Aim ▸ Copy every record below exactly.

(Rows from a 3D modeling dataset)
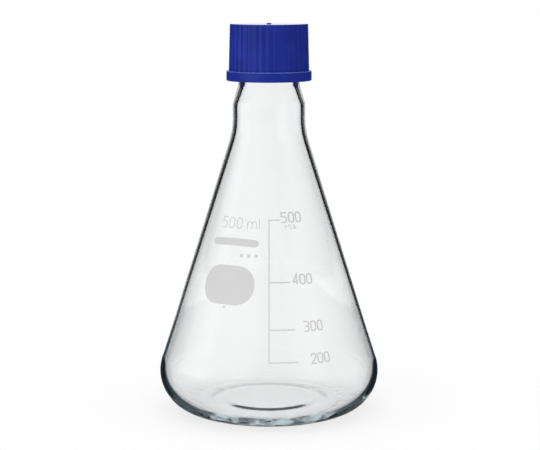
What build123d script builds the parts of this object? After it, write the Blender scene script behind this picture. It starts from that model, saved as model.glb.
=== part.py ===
from build123d import *
import math
import os

# A conical laboratory flask with a screw cap. Millimetres, +Z up, origin at the centre
# of the foot. The graduation scale faces -Y.

# ---------------------------------------------------------------- driving sizes
# Glass body, outside
body_radius = 52.5            # largest radius, just above the base
base_corner_radius = 19.5     # round from the foot into the cone
throat_height = 140.4         # where the cone's inward curve becomes the straight neck
throat_radius = 36.0          # radius of that curve
foot_inner_radius = 31.0      # the foot is a flat ring with a hollow inside this radius
push_up_height = 0.9          # hollow under the middle of the base
neck_length = 6.6
shoulder_step = 2.9           # how much the finish is narrower than the neck, in radius
shoulder_length = 10.0
shoulder_round = 8.0
finish_length = 24.0          # shoulder to lip
lip_round = 0.9

# Glass thickness
cone_wall = 1.8
neck_wall = 2.2
finish_wall = 2.9
heel_thickness = 2.5          # floor over the foot ring
floor_thickness = 2.6         # floor over the push-up
floor_dome_radius = 28.6      # the floor inside rises within this radius
inner_corner_radius = 18.2
dome_flank = 0.3              # share of a dome's radius over which most of it rises
dome_flank_rise = 0.86        # share of a dome's height that its flank rises
dome_points = 16

# Screw finish of the glass
thread_root_radius = 14.3
thread_height = 1.5
thread_pitch = 4.0
thread_turns = 2.0
thread_base_width = 2.4
thread_crest_width = 0.9
thread_lip_gap = 3.2          # lip down to the middle of the thread's upper end

# Liner: a soft pad with a thin facing that seals on the lip
facing_thickness = 0.3
pad_thickness = 1.7
liner_clearance = 0.3         # radial, to the bore of the cap

# Screw cap
cap_bore_clearance = 0.5      # radial, glass thread crest to the bore of the cap
cap_wall = 2.65               # bore to the crests of the ribs, at the collar
cap_top_thickness = 1.8
cap_draft = 1.5               # degrees
cap_edge_round = 0.5
cap_shoulder_gap = 1.3        # shoulder of the glass up to the cap's rim
collar_height = 4.55
collar_step = 1.15
collar_edge_round = 0.35
rib_count = 36
rib_depth = 0.35
rib_groove_radius = 1.0
gate_nub_radius = 1.1
gate_nub_height = 0.35
cap_thread_height = 1.5
cap_thread_turns = 2.0
cap_thread_base_width = 1.8
cap_thread_crest_width = 0.8
thread_flank_gap = 0.3        # glass thread's lower flank to the cap's thread, along the axis
thread_rooting = 0.4          # how far a thread's root is carried into its wall

# Fired enamel
enamel_sink = 0.02            # depth of the enamel fused into the glass
enamel_height = 0.06          # enamel standing on the glass
enamel_reach = 3.0            # depth each side of the glass that a flat mark is pressed through
scale_line_width = 0.6
scale_mark_heights = (33.3, 47.5, 68.3, 95.9)
scale_mark_lengths = (13.4, 11.9, 9.6, 4.9)
scale_mark_labels = ("200", "300", "400", "500")
label_starts = (19.9, 16.4, 11.1, 5.7)      # along the glass, from the scale line
label_rise = 1.1              # middle of a label above its mark
figure_height = 4.45
figure_width = 2.4
figure_pitch = 3.45
figure_stroke = 0.7
tolerance_mark_start = 7.1
tolerance_mark_height = 92.8
tolerance_figure_height = 1.9
tolerance_figure_width = 1.35
tolerance_figure_pitch = 2.1
tolerance_figure_stroke = 0.26
capacity_start = -23.3
capacity_height = 94.2
capacity_figure_width = 2.6
capacity_figure_height = 4.9
capacity_figure_pitch = 4.0
capacity_word_gap = 1.3
capacity_stroke = 0.42
unit_m_width = 4.3
bar_centre_angle = -29.5
bar_height = 85.8
bar_length = 23.6
bar_width = 3.4
square_angles = (-21.3, -15.6, -9.9)
square_height = 79.9
square_size = 1.5
patch_centre_angle = -29.7
patch_height = 66.6
patch_width = 26.0
patch_tall = 18.2
patch_corner_radius = 8.4
patch_dot_height = 56.8
patch_dot_radius = 0.55

# ---------------------------------------------------------------- derived sizes
neck_radius = thread_root_radius + shoulder_step
neck_inner_radius = neck_radius - neck_wall
mouth_radius = thread_root_radius - finish_wall
thread_crest_radius = thread_root_radius + thread_height
neck_top = throat_height + neck_length
finish_base = neck_top + shoulder_length
lip_top = finish_base + finish_length
floor_top = push_up_height + floor_thickness
thread_bottom = lip_top - thread_lip_gap - thread_turns * thread_pitch

cap_bore_radius = thread_crest_radius + cap_bore_clearance
cap_rim = finish_base + cap_shoulder_gap
cap_ledge = cap_rim + collar_height
cap_ceiling = lip_top + facing_thickness + pad_thickness
cap_top = cap_ceiling + cap_top_thickness
skirt_base_radius = cap_bore_radius + cap_wall
skirt_slope = math.tan(math.radians(cap_draft))
skirt_top_radius = skirt_base_radius - skirt_slope * (cap_top - cap_ledge)
collar_radius = skirt_base_radius + collar_step
liner_radius = cap_bore_radius - liner_clearance
cap_thread_crest_radius = cap_bore_radius - cap_thread_height


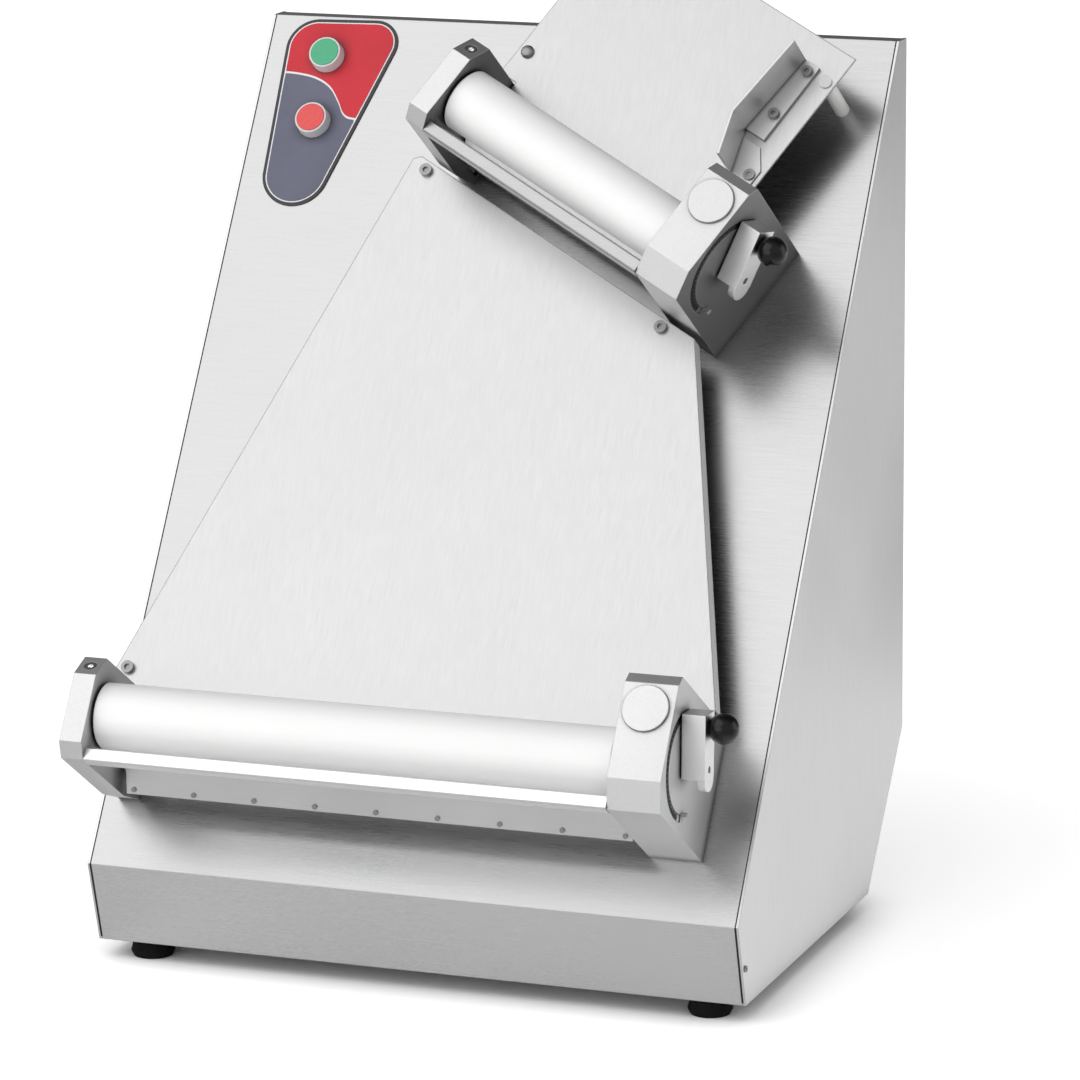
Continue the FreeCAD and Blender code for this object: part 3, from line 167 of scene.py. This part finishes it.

Expected answer ▸
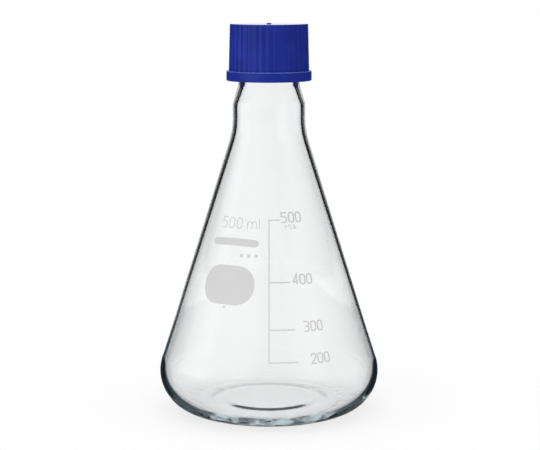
What build123d script builds the parts of this object? After it, write the Blender scene script behind this picture. It starts from that model, saved as model.glb.
=== part.py ===
from build123d import *
import math
import os

# A conical laboratory flask with a screw cap. Millimetres, +Z up, origin at the centre
# of the foot. The graduation scale faces -Y.

# ---------------------------------------------------------------- driving sizes
# Glass body, outside
body_radius = 52.5            # largest radius, just above the base
base_corner_radius = 19.5     # round from the foot into the cone
throat_height = 140.4         # where the cone's inward curve becomes the straight neck
throat_radius = 36.0          # radius of that curve
foot_inner_radius = 31.0      # the foot is a flat ring with a hollow inside this radius
push_up_height = 0.9          # hollow under the middle of the base
neck_length = 6.6
shoulder_step = 2.9           # how much the finish is narrower than the neck, in radius
shoulder_length = 10.0
shoulder_round = 8.0
finish_length = 24.0          # shoulder to lip
lip_round = 0.9

# Glass thickness
cone_wall = 1.8
neck_wall = 2.2
finish_wall = 2.9
heel_thickness = 2.5          # floor over the foot ring
floor_thickness = 2.6         # floor over the push-up
floor_dome_radius = 28.6      # the floor inside rises within this radius
inner_corner_radius = 18.2
dome_flank = 0.3              # share of a dome's radius over which most of it rises
dome_flank_rise = 0.86        # share of a dome's height that its flank rises
dome_points = 16

# Screw finish of the glass
thread_root_radius = 14.3
thread_height = 1.5
thread_pitch = 4.0
thread_turns = 2.0
thread_base_width = 2.4
thread_crest_width = 0.9
thread_lip_gap = 3.2          # lip down to the middle of the thread's upper end

# Liner: a soft pad with a thin facing that seals on the lip
facing_thickness = 0.3
pad_thickness = 1.7
liner_clearance = 0.3         # radial, to the bore of the cap

# Screw cap
cap_bore_clearance = 0.5      # radial, glass thread crest to the bore of the cap
cap_wall = 2.65               # bore to the crests of the ribs, at the collar
cap_top_thickness = 1.8
cap_draft = 1.5               # degrees
cap_edge_round = 0.5
cap_shoulder_gap = 1.3        # shoulder of the glass up to the cap's rim
collar_height = 4.55
collar_step = 1.15
collar_edge_round = 0.35
rib_count = 36
rib_depth = 0.35
rib_groove_radius = 1.0
gate_nub_radius = 1.1
gate_nub_height = 0.35
cap_thread_height = 1.5
cap_thread_turns = 2.0
cap_thread_base_width = 1.8
cap_thread_crest_width = 0.8
thread_flank_gap = 0.3        # glass thread's lower flank to the cap's thread, along the axis
thread_rooting = 0.4          # how far a thread's root is carried into its wall

# Fired enamel
enamel_sink = 0.02            # depth of the enamel fused into the glass
enamel_height = 0.06          # enamel standing on the glass
enamel_reach = 3.0            # depth each side of the glass that a flat mark is pressed through
scale_line_width = 0.6
scale_mark_heights = (33.3, 47.5, 68.3, 95.9)
scale_mark_lengths = (13.4, 11.9, 9.6, 4.9)
scale_mark_labels = ("200", "300", "400", "500")
label_starts = (19.9, 16.4, 11.1, 5.7)      # along the glass, from the scale line
label_rise = 1.1              # middle of a label above its mark
figure_height = 4.45
figure_width = 2.4
figure_pitch = 3.45
figure_stroke = 0.7
tolerance_mark_start = 7.1
tolerance_mark_height = 92.8
tolerance_figure_height = 1.9
tolerance_figure_width = 1.35
tolerance_figure_pitch = 2.1
tolerance_figure_stroke = 0.26
capacity_start = -23.3
capacity_height = 94.2
capacity_figure_width = 2.6
capacity_figure_height = 4.9
capacity_figure_pitch = 4.0
capacity_word_gap = 1.3
capacity_stroke = 0.42
unit_m_width = 4.3
bar_centre_angle = -29.5
bar_height = 85.8
bar_length = 23.6
bar_width = 3.4
square_angles = (-21.3, -15.6, -9.9)
square_height = 79.9
square_size = 1.5
patch_centre_angle = -29.7
patch_height = 66.6
patch_width = 26.0
patch_tall = 18.2
patch_corner_radius = 8.4
patch_dot_height = 56.8
patch_dot_radius = 0.55

# ---------------------------------------------------------------- derived sizes
neck_radius = thread_root_radius + shoulder_step
neck_inner_radius = neck_radius - neck_wall
mouth_radius = thread_root_radius - finish_wall
thread_crest_radius = thread_root_radius + thread_height
neck_top = throat_height + neck_length
finish_base = neck_top + shoulder_length
lip_top = finish_base + finish_length
floor_top = push_up_height + floor_thickness
thread_bottom = lip_top - thread_lip_gap - thread_turns * thread_pitch

cap_bore_radius = thread_crest_radius + cap_bore_clearance
cap_rim = finish_base + cap_shoulder_gap
cap_ledge = cap_rim + collar_height
cap_ceiling = lip_top + facing_thickness + pad_thickness
cap_top = cap_ceiling + cap_top_thickness
skirt_base_radius = cap_bore_radius + cap_wall
skirt_slope = math.tan(math.radians(cap_draft))
skirt_top_radius = skirt_base_radius - skirt_slope * (cap_top - cap_ledge)
collar_radius = skirt_base_radius + collar_step
liner_radius = cap_bore_radius - liner_clearance
cap_thread_crest_radius = cap_bore_radius - cap_thread_height


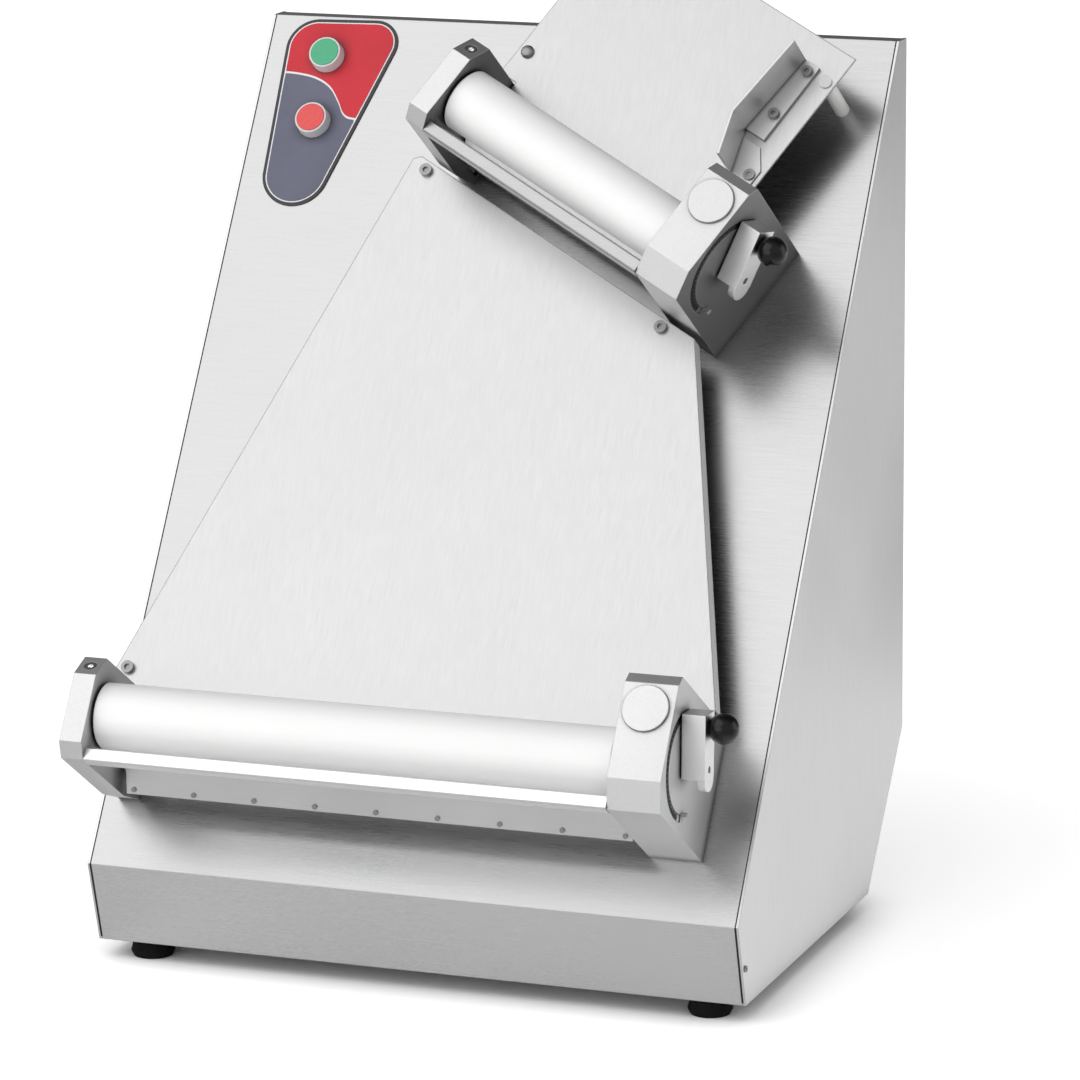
Continue the FreeCAD and Blender code for this object: part 3, from line 167 of scene.py. This part finishes it.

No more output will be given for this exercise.